I did like her. Hathaway's Fantine epitomized what Hooper was going for in his adaptation of the musical - not just translating the musical to a movie, but reconstructing the musical as a movie. Of all the actors, I thought she did the best job of retailoring her role for the movie. Fantine and Cosette are 2-dimensional characters in the musical, more plot device than featured characters. For the movie, Hooper and Hathaway elevated Fantine to a macabre focal point while staying true to her story that's tragic but otherwise sanitized in the musical.

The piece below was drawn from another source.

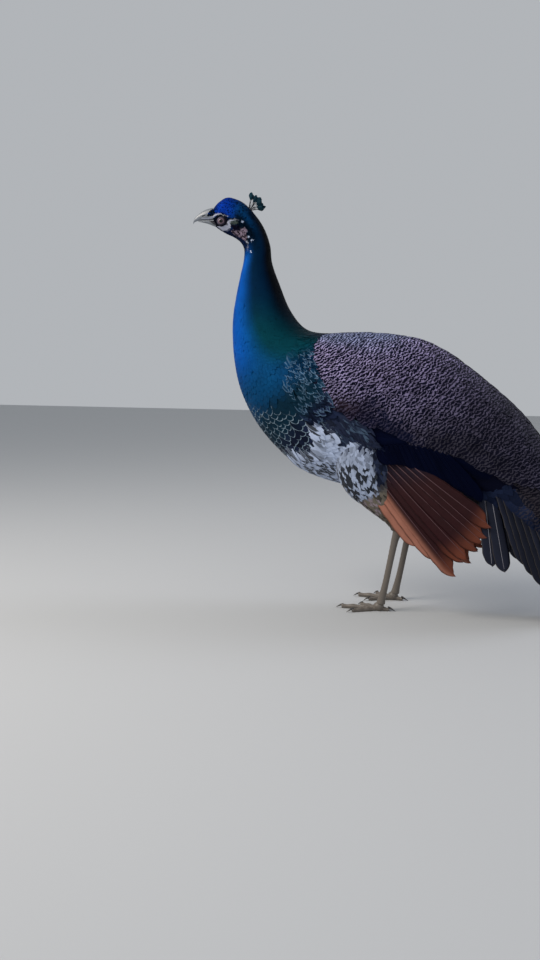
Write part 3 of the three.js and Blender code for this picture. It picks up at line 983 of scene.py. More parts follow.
    @classmethod
    def body(cls, at: Spot) -> Paint:
        """Ground colour, accent and marks of the body's own feathers.

        Args:
            at: The places.

        Returns:
            Rows named tint, accent and marks.
        """
        c = COLOURS
        white, wing = cls.white(at), cls.wing(at)
        past_first = smoothstep(-0.2, 0.2, at.u - by_rung(cls.SCALLOPS_FROM, at.degrees))
        past_last = smoothstep(-0.2, 0.3, at.u - by_rung(cls.SCALLOPS_TO, at.degrees))
        scallop = past_first * (1 - past_last) * at.round(101, 108)
        border = white * np.maximum(1 - at.share(15.8, 16.4), at.round(128, 138))
        blotch = border * (at.noise < 0.4)
        rump = at.share(16.4, 18.6) * (1 - at.round(96, 112)) * (1 - cls.dark(at))
        mantle = at.share(11.9, 12.7) * (1 - at.round(30, 44)) * (1 - rump)
        between = at.share(14.8, 15.8) * (1 - at.share(21.5, 25)) * (1 - at.round(60, 85))
        # The mantle's bars take the pale top colour: partly their own, partly a painted sheen.
        accent = layered(c["scallop"], (c["rump_pale"], at.share(15.9, 16.6) * (1 - at.round(104, 112))),
            (c["white"], white), (c["rump_pale"], rump), (c["bar_top_and_sheen"], mantle),
            (wing["accent"], between))
        rims = scallop * (0.85 + 0.15 * at.noise) * (1 - white)
        bars = np.maximum(rump * 0.75, mantle * 0.7)
        return paint_rows(layered(cls.tint(at), (c["spot"], 0.9 * blotch), (wing["tint"], between)),
            accent, bar=bars + (wing["marks"][..., 0] - bars) * between,
            rim=np.clip(np.maximum(rims, blotch * 0.8), 0, 1))

    @classmethod
    def collar(cls, at: Spot) -> Paint:
        """Soft dark feathers over the shoulder, some with a pale streak."""
        tint = cls.body(at)["tint"] * (0.75 + 0.5 * at.noise[..., None])
        streak = (at.noise > 0.55) * at.share(12.9, 13.5) * (1 - at.round(104, 112))
        return paint_rows(tint, COLOURS["collar"], rim=0.56 * at.noise * streak)

    @staticmethod
    def flank(at: Spot) -> Paint:
        """Loose dark down over the front of the secondaries, some of it greyer."""
        grey = 0.5 * smoothstep(0.55, 0.95, at.noise)
        tint = blend(at.shade("flank", 0.75, 0.75), COLOURS["collar"] * 0.5, grey)
        return paint_rows(tint, tint)

    @classmethod
    def wing(cls, at: Spot) -> Paint:
        """Wavy pinkish-buff bars on blue-black; greyer on top, partly a painted sheen; browner towards
        the rump.
        """
        c = COLOURS
        noise = at.noise[..., None]
        rear = at.share(15.2, 20.5)
        # The greyer top is partly the feathers' own colour and partly a painted sheen of the light from
        # above.
        top = (1 - at.share(13.4, 16.6)) * (1 - at.round(34, 58))
        past = at.degrees - by_rung(cls.BARS_END, at.u) + 8 * (at.noise - 0.5)
        plain = smoothstep(-3, 3, past) * (1 - at.share(18.2, 18.9))
        brown = at.patch(15.7, 90, 0.7, 9) + 0.35 * at.patch(16.0, 62, 0.8, 9)
        tint = layered(c["bar_ground"], (c["rump"], rear * 0.5), (c["mantle"] * 1.5, top * 0.8),
            (c["band"], plain), (c["patch"], np.clip(brown, 0, 1) * (0.5 + 0.5 * at.noise)))
        dull = np.clip(0.9 * rear + 0.3 * at.round(62, 92), 0, 1)
        plain = np.maximum(plain, 0.85 * at.patch(16.3, 84, 0.55, 6))
        accent = layered(c["bar_pale"], (c["bar_brown"], dull), (c["bar_top_and_sheen"], top))
        strength = (0.8 + 0.25 * at.noise) * (1 - 0.25 * rear) * (1 - 0.2 * top) * (1 - 0.8 * plain)
        return paint_rows(tint * (0.7 + 0.6 * noise), accent * (0.8 + 0.4 * noise),
            bar=np.clip(strength * (1 - 0.3 * at.patch(16.5, 62, 1.2, 14)), 0, 1),
            rim=0.25 * at.patch(18.4, 40, 1.2, 12))

    @staticmethod
    def band(at: Spot) -> Paint:
        """Blue-black, with a faint lighter edge to each feather, a painted sheen along it."""
        tint = at.shade("band", 0.7, 0.6)
        return paint_rows(tint, tint * 2.5, rim=0.5)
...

* That's not a criticism of Amanda Seyfried. Seyfried acts and sings Cosette better than the all-star Cosettes on youtube. If she played Cosette on stage, Seyfried could be remembered as arguably the best Cosette like Lea Salonga is remembered for her Eponine. The character of Cosette just remains the same in the musical and movie.
Of the singing parts that were noticeably altered other than for timing, Hathaway's I Dreamed a Dream is the only one that became a song for the movie that is distinct from the same song in the musical rather than a chopped up version of the same song.
And that should be Goldmember, not Goldfinger.
No argument from me. Hathaway was definitely a highlight.